The manager, if there's only one, needs to be thread safe too. You only want one and you want it shared across all threads. OR you pass it in to every IO call. Passing it in to every IO call is the more low level approach. It's the approach we should try to do until it's too difficult. So what does it look like?
Also what do we call these things? 'green threads' and 'OS threads' living side by side is a recipe for confusion. In Smalltalk they're called a Process. Until we have a better name for it, let's go with that.

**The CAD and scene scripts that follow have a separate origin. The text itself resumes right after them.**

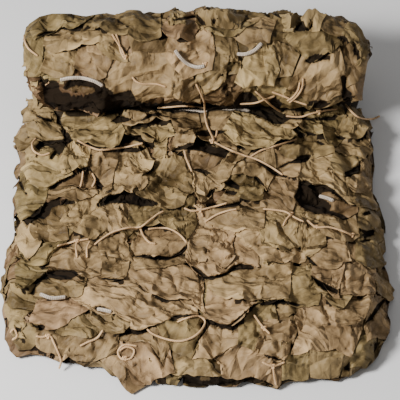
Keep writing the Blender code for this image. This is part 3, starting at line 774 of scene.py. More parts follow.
shownRoll = [
    (0.35, 0.1, [(44, 36), (20, 34, 3), (22, 46, 3), (24, 60, 3), (20, 76, 3), (44, 76)]),
    (-0.3, 0.55, [(72, 78), (66, 90, 4), (72, 94, 5), (84, 92, 5), (98, 91, 5), (112, 94, 5), (104, 80)]),
    (0.55, 0.5, [(120, 54), (104, 82, 5), (112, 93, 8), (140, 102, 8), (176, 101, 8), (202, 101, 8),
        (198, 80, 4), (184, 54)]),
    (0.6, 0.35, [(50, 44), (39, 72, 6), (52, 78, 9), (72, 76, 8), (79, 60, 4), (82, 44)]),
    (0.65, 0.6, [(82, 38), (73, 66, 6), (90, 77, 8), (106, 76, 7), (113, 60, 4), (110, 38)]),
    (0.75, 0.5, [(306, 46), (288, 88, 5), (304, 99, 7), (330, 101, 8), (342, 95, 7), (345, 70, 4),
        (340, 48)]),
    (0.6, 0.3, [(228, 62), (201, 99, 7), (220, 108, 9), (243, 104, 9), (250, 91, 8), (242, 62)]),
    (0.7, 0.3, [(206, 52), (195, 82, 5), (201, 98, 8), (226, 81, 7), (230, 56)]),
    (0.55, 0.35, [(274, 40), (263, 62, 5), (276, 81, 7), (291, 76, 5), (302, 50)]),
    (0.95, 0.2, [(248, 46), (235, 82, 8), (249, 92, 11), (274, 87, 11), (280, 70, 5), (274, 46)]),
    (0.9, 0.3, [(93, 40), (98, 51, 5), (112, 60, 6), (128, 61, 6), (127, 54, 4), (112, 40)]),
    (0.75, 0.65, [(172, 28), (162, 55, 5), (184, 81, 5), (211, 70, 5), (216, 50, 4), (208, 28)]),
    (0.55, 0.4, [(50, 24), (42, 45, 5), (50, 52, 9), (62, 54, 10), (80, 48, 10), (96, 45, 10), (113, 48, 8),
        (118, 34, 4), (106, 22)]),
    (0.6, 0.2, [(298, 20), (285, 38, 6), (309, 61, 12), (325, 53, 10), (342, 46, 7), (334, 22)]),
    (0.6, 0.5, [(246, 22), (233, 38, 5), (252, 48, 7), (271, 43, 5), (277, 20)]),
    (0.45, 0.85, [(172, 14), (162, 33, 7), (180, 41, 8), (193, 43, 7), (202, 30, 4), (200, 14)]),
    (0.55, 0.15, [(210, 12), (205, 30, 5), (216, 35, 6), (236, 38, 7), (244, 30, 5), (259, 20, 4),
        (252, 10)]),
    (0.45, 0.25, [(100, 12), (81, 30, 5), (100, 30, 9), (125, 38, 10), (141, 42, 9), (161, 38, 7),
        (160, 13)]),
    (0.35, 0.1, [(46, 14), (21, 32, 4), (34, 38, 7), (58, 31, 8), (80, 30, 6), (96, 15)]),
    (0.4, 0.4, [(320, 14), (314, 22, 4), (324, 32, 6), (346, 38, 8), (353, 30, 5), (346, 20)]),
    (0.7, 0.2, [(283, 32), (279, 14, 6), (289, 7, 8), (303, 18, 6), (294, 33)]),
    (0.95, 0.3, [(306, 32), (303, 15, 6), (314, 4, 9), (325, 14, 7), (320, 32)]),
    (0.55, 0.3, [(196, 30), (194, 12, 5), (206, 7, 7), (223, 8, 6), (246, 15, 4), (242, 30)]),
    (0.6, 0.2, [(168, 26), (169, 14, 4), (176, 9, 6), (187, 15, 4), (186, 26)]),
    (0.5, 0.2, [(342, 34), (350, 24, 4), (358, 25, 5), (364, 40, 4), (360, 56)]),
    (0.6, 0.2, [(356, 44), (363, 42, 4), (371, 42, 5), (371, 54, 5), (364, 62, 4), (358, 66)]),
]

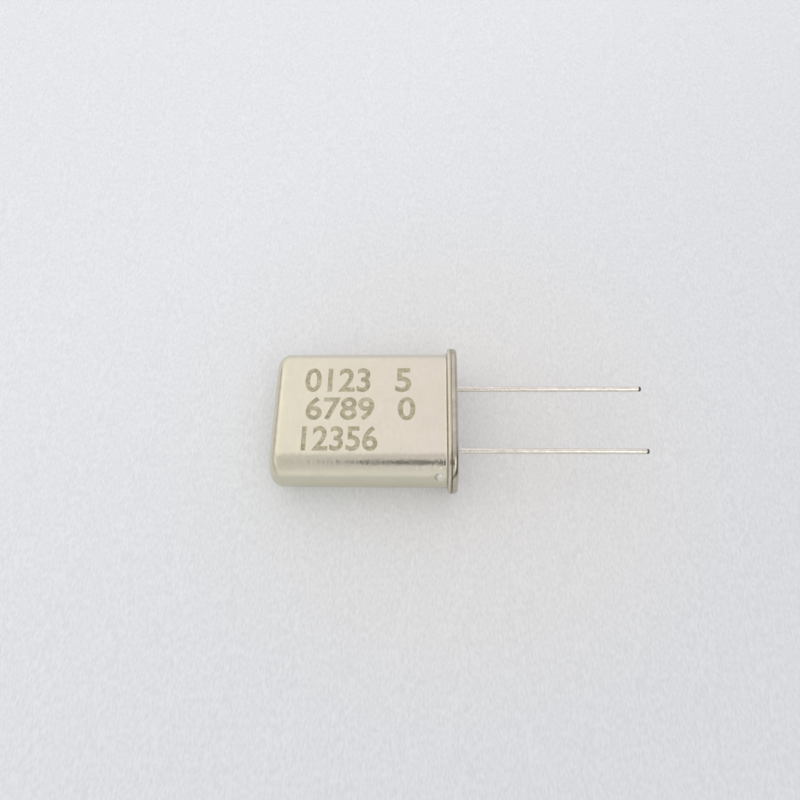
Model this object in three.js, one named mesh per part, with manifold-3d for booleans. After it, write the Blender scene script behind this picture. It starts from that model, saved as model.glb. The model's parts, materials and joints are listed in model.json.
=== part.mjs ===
// Quartz crystal resonator: a welded metal holder with two wire leads, lying on its broad side.
//
// Millimetres, +Z up. The part rests on z = 0, under the middle of its bounding box, with the can
// towards -X and the leads towards +X. Every piece is drawn upright first: the seating plane is
// z = 0, the can stands above it, the leads hang below it, x runs from lead to lead and y through
// the thickness. The finished holder is then laid down and tipped onto its flange.

import * as THREE from "three";
import { mergeVertices, toCreasedNormals } from "three/addons/utils/BufferGeometryUtils.js";
import Module from "manifold-3d";

const wasm = await Module();
wasm.setup();

// Driving dimensions

// Cup drawn from sheet, round-ended in section, with an outward flange for the weld.
const can = {
  width: 10.2, // outside, across the leads
  depth: 3.8, // outside, through the thickness
  height: 13.2, // from the seating plane to the closed end
  sheet: 0.28,
  edge: 0.9, // outside radius round the closed end
  flare: 0.2, // outside radius where the wall turns out into the flange
  overhang: 0.425, // flange past the wall, all the way round
};

// Stamped base: a thin rim under the can's flange and a thick plateau inside the can.
const header = {
  rim: 0.41, // thickness under the can's flange
  height: 1.32, // seating plane to the top of the plateau
  clearance: 0.15, // plateau to the can's inner wall
  edge: 0.15, // radius round the top of the plateau
  root: 0.1, // radius where the plateau meets the rim
  recess: 0.15, // depth of the hollow underneath
  recessInset: 0.12, // from the plateau's wall in to the hollow's roof
  recessSlope: 0.1, // how far the hollow's wall leans out
};

const lipRadius = 0.08; // outer edges of the can's flange and of the header's rim

// Round wire that runs through the header, with a flat ground on its inner end for the spring.
const lead = {
  pitch: 4.88,
  diameter: 0.43,
  length: 13.5, // below the seating plane
  post: 1.3, // above the plateau
  flat: 0.095, // depth of the flat
  flatRoom: 0.1, // flat below the ribbon's lower end
  chamfer: 0.04,
};

// Glass bead round each lead. It creeps up the wire at both ends.
const seal = {
  diameter: 1.6,
  sunkBelow: 0.2, // lower face above the seating plane
  sunkAbove: 0.07, // upper face below the plateau
  creep: 0.12,
};

// Spring ribbon: up from the post, out at a slant, then up past the edge of the blank.
const ribbon = {
  thickness: 0.12,
  width: 1.3, // of the slotted stretch
  foot: 0.8, // width of the stretch below it
  corner: 0.25, // radius of the top corners
  start: 0.3, // lower end above the plateau
  freeAbovePost: 0.15, // straight stretch between the post's end and the first bend
  slant: Math.PI / 4,
  bend: 0.3, // radius of both bends, in the middle of the sheet
  slotWidth: 0.35,
  slotRoom: 0.11, // slot past the blank, above and below
  aboveSlot: 0.5,
  belowSlot: 0.4, // full width below the slot
};

// Round quartz plate, standing on edge in the two slots.
const blank = {
  thickness: 0.11,
  clearance: 0.82, // edge to the can's inner wall
  bite: 0.1, // how far the edge reaches into the slots
  bevel: 0.02,
};

// Metal film on each face of the blank, with a tab that runs out to one spring.
const film = {
  diameter: 4.6,
  thickness: 0.02, // a real film has about a hundredth of this
  tabWidth: 0.9,
  tabShort: 0.1, // from the end of the tab to the ribbon
};

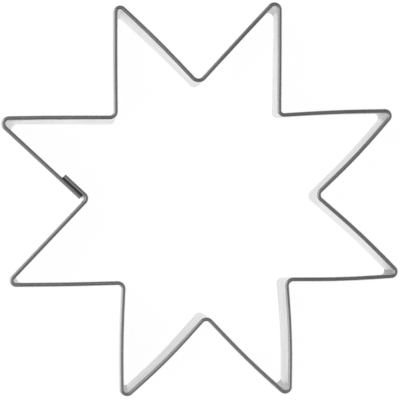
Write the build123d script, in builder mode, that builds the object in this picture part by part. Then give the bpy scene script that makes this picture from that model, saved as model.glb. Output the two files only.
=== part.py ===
"""Eight-pointed star cookie cutter: one strip of thin steel, hemmed along its upper edge, bent into a star
and spot-welded where its two ends lap.

Origin at the middle of the box that the star's points reach, on the plane of the cutting edge. +Z runs up to
the hem. A notch of the star lies along +X, and the walls are told off counterclockwise from there.
"""
from build123d import *
from math import cos, pi, sin
import os

os.makedirs("parts", exist_ok=True)

# Driving dimensions, in millimetres

BAND_HEIGHT = 20.0
SHEET = 0.35

HEM_WIDTH = 1.1
HEM_DEPTH = 3.0
CROWN_FLAT = 0.1

TIP_RADIUS = 51.8
NOTCH_RADIUS = 27.8
TIP_BEND = 1.3
TIP_FOOT_BEND = 1.7
NOTCH_BEND = 1.5
NOTCH_FOOT_BEND = 0.8

# The star's own middle, against the middle of the box that its uneven points reach
CENTRE_X = 0.19
CENTRE_Y = 0.32

LAP_LENGTH = 6.4
LAP_STOP = 1.4
LAP_HEM_GAP = 0.05
SEAM_GAP = 0.05
SEAM_CLOSED_HEIGHT = 12.0

WELD_DIAMETER = 2.4
WELD_DIMPLE = 0.06
WELD_COUNT = 2
WELD_FIRST_HEIGHT = 3.6
WELD_PITCH = 5.2

# How far each wall lies off a regular star, as shares of the tip radius, counterclockwise from the notch
# at +X. Each row: outward shift at the wall's first end, the same at its second end, outward bow at its
# middle, outward shift of the foot against the hem at the first end, and at the second end.

wall_shares = (
    (-0.001, -0.004, 0.013, 0.000, -0.002),
    (0.001, -0.003, 0.006, 0.009, 0.009),
    (-0.004, 0.010, 0.001, 0.006, 0.013),
    (-0.002, -0.006, 0.001, 0.000, 0.000),
    (-0.001, 0.008, 0.009, 0.003, -0.010),
    (-0.011, 0.005, 0.002, 0.000, 0.000),
    (0.006, 0.013, 0.002, -0.011, -0.008),
    (0.005, 0.001, 0.000, 0.000, 0.000),
    (0.001, -0.002, 0.000, 0.000, 0.000),
    (-0.007, 0.002, 0.003, 0.004, 0.004),
    (-0.011, 0.010, 0.008, 0.000, 0.000),
    (-0.005, 0.014, 0.015, -0.007, -0.011),
    (0.001, 0.005, 0.011, 0.000, 0.000),
    (0.005, 0.008, 0.012, -0.001, -0.006),
    (0.007, 0.001, 0.009, 0.006, 0.006),
    (0.000, 0.000, 0.011, 0.001, 0.000),
)
CORNERS = len(wall_shares)

# How far the radius of each corner's bend lies off that of its kind, as shares of it, at the hem and at the
# foot, in the same order

bend_shares = (
    (-0.04, 0.25), (-0.09, -0.09), (-0.25, -0.12), (0.01, 0.18),
    (0.20, 0.00), (-0.12, -0.09), (0.00, -0.12), (0.06, 0.24),
    (-0.20, 0.00), (-0.18, 0.06), (-0.08, 0.00), (-0.01, -0.06),
    (-0.03, 0.00), (-0.07, 0.12), (0.03, -0.12), (-0.12, -0.12),
)

# The lap is on the wall that comes after this many others
LAP_COUNT = 7

# The bow of a wall is a soft bend at its middle that reaches this share of the wall's length to each side
bow_reach_share = 0.25


class Run:
    """A straight line in plan, from one point to another."""

    def __init__(self, start, end):
        self.start = start
        self.end = end
        self.along = (end - start).normalized()
        self.out = Vector(self.along.Y, -self.along.X)

    def moved(self, start_shift, end_shift):
        """The line with its two ends shifted to its outer side."""
        return Run(self.start + self.out * start_shift, self.end + self.out * end_shift)

    def meets(self, other):
        """The point where this line and another one cross."""
        gap = other.start - self.start
        return self.start + self.along * (gap.dot(other.out) / self.along.dot(other.out))


def nominal_corner(index):
    """Corner of the regular star: even ones are notches, odd ones are tips."""
    radius = TIP_RADIUS if index % 2 else NOTCH_RADIUS
    angle = 2 * pi * index / CORNERS
    return Vector(CENTRE_X + radius * cos(angle), CENTRE_Y + radius * sin(angle))


def wall_line(index, lean):
    """Hem line of one wall, leaned out to its foot by the given share of its full lean."""
    first, second, _, foot_first, foot_second = wall_shares[index % CORNERS]
    wall = Run(nominal_corner(index), nominal_corner(index + 1))
    return wall.moved((first + lean * foot_first) * TIP_RADIUS, (second + lean * foot_second) * TIP_RADIUS)


def strip_route(lean, lap_spacing):
    """Corner points and bend radii of the strip in plan, from its inner end round the star to its outer end.

    The strip starts inside its own last wall, lap_spacing away from it.
    """
    outer_lap = wall_line(LAP_COUNT, lean)
    inner_lap = outer_lap.moved(-lap_spacing, -lap_spacing)
    walls = [inner_lap] + [wall_line(LAP_COUNT + step, lean) for step in range(1, CORNERS + 1)]
    lap_corner = outer_lap.meets(walls[1])
    end = lap_corner - outer_lap.along * LAP_STOP
    start = end - outer_lap.along * LAP_LENGTH - outer_lap.out * lap_spacing

    points = [start]
    radii = []
    for step in range(1, CORNERS + 1):
        index = LAP_COUNT + step
        corner = walls[step - 1].meets(walls[step])
        points.append(corner)
        radii.append(corner_bend(index, lean))
        bow = wall_shares[index % CORNERS][2]
        if bow:
            next_corner = walls[step].meets(wall_line(index + 1, lean))
            wall = Run(corner, next_corner)
            length = (next_corner - corner).length
            points.append(corner + wall.along * length / 2 + wall.out * bow * TIP_RADIUS)
            half_turn = 2 * bow * TIP_RADIUS / length
            radii.append(bow_reach_share * length / half_turn)
    points.append(end)
    return points, radii


def corner_bend(index, lean):
    """Bend radius of one corner on the hem line, or that share of the way on to its radius at the foot."""
    hem_share, foot_share = bend_shares[index % CORNERS]
    hem_bend, foot_bend = (TIP_BEND, TIP_FOOT_BEND) if index % 2 else (NOTCH_BEND, NOTCH_FOOT_BEND)
    at_hem = hem_bend * (1 + hem_share)
    at_foot = foot_bend * (1 + foot_share)
    return at_hem + lean * (at_foot - at_hem)


def beside(route, shift):
    """The route moved sideways to the outside of the star, its bends kept on their own centres."""
    points, radii = route
    runs = [Run(a, b).moved(shift, shift) for a, b in zip(points, points[1:])]
    turns = [a.along.cross(b.along).Z for a, b in zip(runs, runs[1:])]
    corners = [a.meets(b) for a, b in zip(runs, runs[1:])]
    moved_radii = [radius + shift if turn > 0 else radius - shift for radius, turn in zip(radii, turns)]
    return [runs[0].start] + corners + [runs[-1].end], moved_radii


def strip_section(route, inner_shift, outer_shift, height):
    """Level section at one height through what lies between two shifts off the route."""
    inner_points, inner_radii = beside(route, inner_shift)
    outer_points, outer_radii = beside(route, outer_shift)
    with BuildSketch(Plane.XY.offset(height)) as section:
        with BuildLine():
            FilletPolyline(*inner_points, radius=inner_radii)
            FilletPolyline(*outer_points, radius=outer_radii)
            Line(inner_points[0], outer_points[0])
            Line(inner_points[-1], outer_points[-1])
        make_face()
    return section.sketch


# Places that follow from the dimensions

hem_half = HEM_WIDTH / 2
wall_inside = -hem_half
wall_outside = SHEET - hem_half
hem_start = BAND_HEIGHT - HEM_DEPTH
crown_round = hem_half - CROWN_FLAT / 2
open_spacing = HEM_WIDTH + LAP_HEM_GAP
closed_spacing = SHEET + SEAM_GAP

hem_route = strip_route(0, open_spacing)
seam_route = strip_route(1 - SEAM_CLOSED_HEIGHT / hem_start, closed_spacing)
foot_route = strip_route(1, closed_spacing)

# Frame of the welds: on the lap wall, in the middle of the lap and of its two layers, facing outward

lap_wall = wall_line(LAP_COUNT, 0)
lap_corner = lap_wall.meets(wall_line(LAP_COUNT + 1, 0))
weld_foot = lap_corner - lap_wall.along * (LAP_STOP + LAP_LENGTH / 2)
weld_foot = weld_foot - lap_wall.out * (hem_half + SEAM_GAP / 2)
weld_plane = Plane(origin=weld_foot, x_dir=lap_wall.along, z_dir=lap_wall.out)
weld_stack = 2 * SHEET + SEAM_GAP
weld_radius = WELD_DIAMETER / 2
weld_places = [(0, WELD_FIRST_HEIGHT + step * WELD_PITCH) for step in range(WELD_COUNT)]

# The strip: a wall that leans between its foot and its hem, and the hem folded outward along its top

with BuildPart() as star_band:
    foot_section = strip_section(foot_route, wall_inside, wall_outside, 0)
    seam_section = strip_section(seam_route, wall_inside, wall_outside, SEAM_CLOSED_HEIGHT)
    shoulder_section = strip_section(hem_route, wall_inside, wall_outside, hem_start)
    loft(sections=[foot_section, seam_section, shoulder_section], ruled=True)

    extrude(strip_section(hem_route, wall_inside, hem_half, hem_start), amount=HEM_DEPTH)
    throat_section = strip_section(hem_route, wall_outside, hem_half - SHEET, hem_start)
    extrude(throat_section, amount=HEM_DEPTH - SHEET, mode=Mode.SUBTRACT)
    crown_edges = star_band.faces().sort_by(Axis.Z)[-1].edges()
    for end in (hem_route[0][0], hem_route[0][-1]):
        crown_edges = crown_edges.sort_by_distance(Vector(end.X, end.Y, BAND_HEIGHT))[1:]
    fillet(crown_edges, radius=crown_round)

    with BuildSketch(weld_plane.offset(-weld_stack)):
        with Locations(*weld_places):
            Circle(weld_radius)
    extrude(amount=2 * weld_stack, mode=Mode.SUBTRACT)

# The welds: nuggets that fill their holes through both layers, dished where the electrodes pressed

with BuildPart() as spot_welds:
    with BuildSketch(weld_plane.offset(-weld_stack / 2)):
        with Locations(*weld_places):
            Circle(weld_radius)
    extrude(amount=weld_stack)
    dish_radius = (weld_radius ** 2 + WELD_DIMPLE ** 2) / (2 * WELD_DIMPLE)
    for side in (-1, 1):
        dish_plane = weld_plane.offset(side * (weld_stack / 2 - WELD_DIMPLE + dish_radius))
        with Locations(*[dish_plane.location * Location(place) for place in weld_places]):
            Sphere(dish_radius, mode=Mode.SUBTRACT)

star_band.part.label = "star_band"
spot_welds.part.label = "spot_welds"
export_step(star_band.part, "parts/star_band.step")
export_step(spot_welds.part, "parts/spot_welds.step")
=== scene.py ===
"""Looks for the star cookie cutter: bright rolled sheet steel on a white table, seen from high above.

All lengths are in metres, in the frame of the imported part: the cutting edge stands on z = 0, with the hem on
top. A name that ends in FADE holds two values: where a mark begins to show, and where it shows in full.
"""
import math

import bpy
from mathutils import Matrix, Vector


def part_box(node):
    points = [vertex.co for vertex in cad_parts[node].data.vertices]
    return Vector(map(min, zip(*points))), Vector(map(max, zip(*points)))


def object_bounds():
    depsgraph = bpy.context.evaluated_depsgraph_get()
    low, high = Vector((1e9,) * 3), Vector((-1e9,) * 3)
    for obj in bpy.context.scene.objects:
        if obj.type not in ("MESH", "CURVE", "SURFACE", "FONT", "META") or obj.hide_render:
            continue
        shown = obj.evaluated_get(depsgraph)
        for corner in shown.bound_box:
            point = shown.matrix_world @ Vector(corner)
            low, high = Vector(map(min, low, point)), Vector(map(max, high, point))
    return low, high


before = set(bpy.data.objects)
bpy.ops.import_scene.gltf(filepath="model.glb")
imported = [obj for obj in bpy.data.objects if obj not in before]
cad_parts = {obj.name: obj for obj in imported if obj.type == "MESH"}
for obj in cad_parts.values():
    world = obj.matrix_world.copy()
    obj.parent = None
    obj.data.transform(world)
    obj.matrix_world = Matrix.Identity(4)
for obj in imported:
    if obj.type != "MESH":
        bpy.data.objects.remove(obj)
cad_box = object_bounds()


def grey(level, warmth=0.0):
    """A linear grey, made warmer by a small amount."""
    return (level * (1 + warmth), level, level * (1 - warmth), 1.0)


# The camera hangs high over the table, a little to the left of the star, and looks at a point near its
# middle

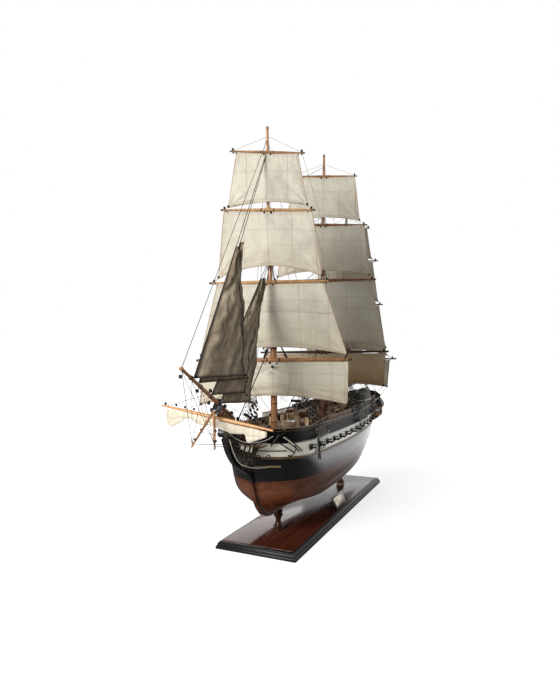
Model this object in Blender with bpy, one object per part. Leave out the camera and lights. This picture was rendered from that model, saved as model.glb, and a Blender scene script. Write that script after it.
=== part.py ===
"""Wooden display model of a three-masted sailing frigate on its mahogany stand.

Units are metres. +X is forward (the bow), +Y is port, +Z is up, and the origin is the
middle of the stand's underside. Every piece is one closed solid with its own name.
"""
import math

import bmesh
import bpy
from mathutils import Matrix, Vector

# Joint gap between two pieces that touch, so that they never share a face
GAP = 0.0003

# Stand: a moulded board, two turned pedestals and a blank nameplate
BOARD_LENGTH = 0.551
BOARD_WIDTH = 0.150
BOARD_HEIGHT = 0.0135
MOULDING_WIDTH = 0.009
PEDESTAL_X = 0.180

# Hull heights: keel, painted waterline, gun stripe and rail amidships
KEEL_BOTTOM = 0.050
RABBET = 0.057
WATERLINE = 0.123
STRIPE_LOW = 0.157
STRIPE_HIGH = 0.180
DECK_TOP = 0.190
RAIL_TOP = 0.204
SHEER_LOW_X = -0.040
SHEER_BOW = 0.0100
SHEER_STERN = 0.0080
BOW_REACH = 0.340
STERN_REACH = 0.345
KEEL_HALF = 0.0035
WALL = 0.0032
PLAN_MIDDLE = 0.120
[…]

io := { &io-manager | loop }
// we are now running in the io loop on this thread and the next code runs in the first new process
handle := { file-handle | io open: 'blah.txt' mode: RD_ONLY }
buffer := { fixed-array: u8 size: 1024 }
io read: handle into: buffer
stdout print: buffer
io close: handle
When we call io read: handle into: buffer we end up yielding the process in to io. Since there are no other processes to run it'll wait on an epoll or kqueue event to wake up the thread again. Otherwise we are in the endless loop until there are no open handles and no processes - then the loop method will end and the thread will presumably end too.
Is this terrible? Actually no. It's still nice and low level. We're requiring the language to support yield/resume and any actual IO you want to do is going to require you to fire up an io-manager. It does make me think that a special _startup method should do that first line. This would have to be overridable in case you wanted a fancier io-manager, or none at all. I, otherwise, see no reason to provide blocking IO in any form.
The question remaining is how to implement yield/resume. Yes, we copy the stack - but how much stack are we going to have to copy and how big is that? We don't have to copy past the call where the last resume was (or the first resume when io-manager starts the first process). It's not going to be a lot unless the developer makes it a lot. This is something to return to again in the future.
At the start of this blog we asked the question - how many high level features can live in the low level world. This is one of them.